Owners: 1882 J.H. Murrell & Yeoman, West Hartlepool: 1884 J.H. Murrell & Co, West Hartlepool: 1895-98 C. Henckel, Helsingborg -renamed Edith: 1899 N.P. Swensson, Helsingborg: 1920 Rederi A/B Motala Strom (Rob Gohle) Norrkoping -renamed Glan: 1922 Rederi A/B Signe (Aug Andersson) Helsingborg -renamed Signe: 1930 Rederi A/B Signe (Arvid Abrahamsson) Mariehamn.

Masters: 1882-84 RD Clark: 1884-86 E Wattley: 1887-94 S Bailey: 1894-95 J Dower: 1895-98 NP Swensson: 1899-1900 H Swensson: 1900-11 A Anderson: 1919 W Wicklund: 1920 C Roing: 1940 Bengt Mattsson.

Sunderland Daily Echo and Shipping Gazette, Wednesday, December 30th, 1885:
WEST HARTLEPOOL STEAMER ASHORE. Messrs.

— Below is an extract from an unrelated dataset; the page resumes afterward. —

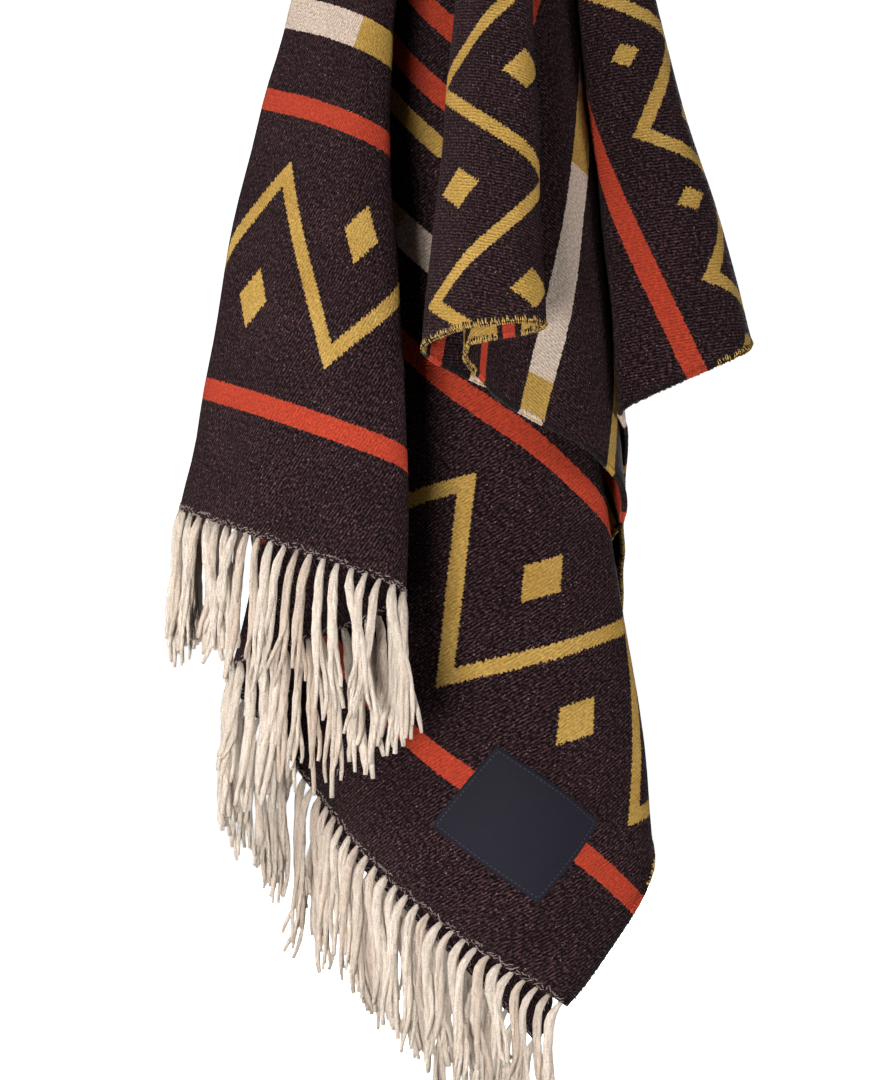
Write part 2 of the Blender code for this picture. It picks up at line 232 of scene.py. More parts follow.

J. H. Murrell and Co., of West Hartlepool, received a telegram yesterday from their agents at Rotterdam to the effect that their steamship, the Storra Lee (Capt. Watley), had gone ashore whilst entering Rotterdam from Sulina, laden with a cargo of grain, and that she is so critically situated that in the gale then prevailing she was danger of becoming wreck. The Storra Lee is a vessel of about 1,150 tons register, and was built by Messrs. Gray and Co., West Hartlepool.

In convoy HN-23A Signe left Bergen on 30 March 1940 bound for Burntisland in ballast & with a crew of 19 and was not seen again. The convoy had become scattered during a storm & the trailing ships were torpedoed by German submarine (U-38 Heinrich Liebe) so she was assumed lost in the attack. On 4 April 1940 off Fair Isle in the Shetlands the British trawler Good Shepherd found the remains of a crew member on a raft. He was interred in Fair Isle Kirkyard.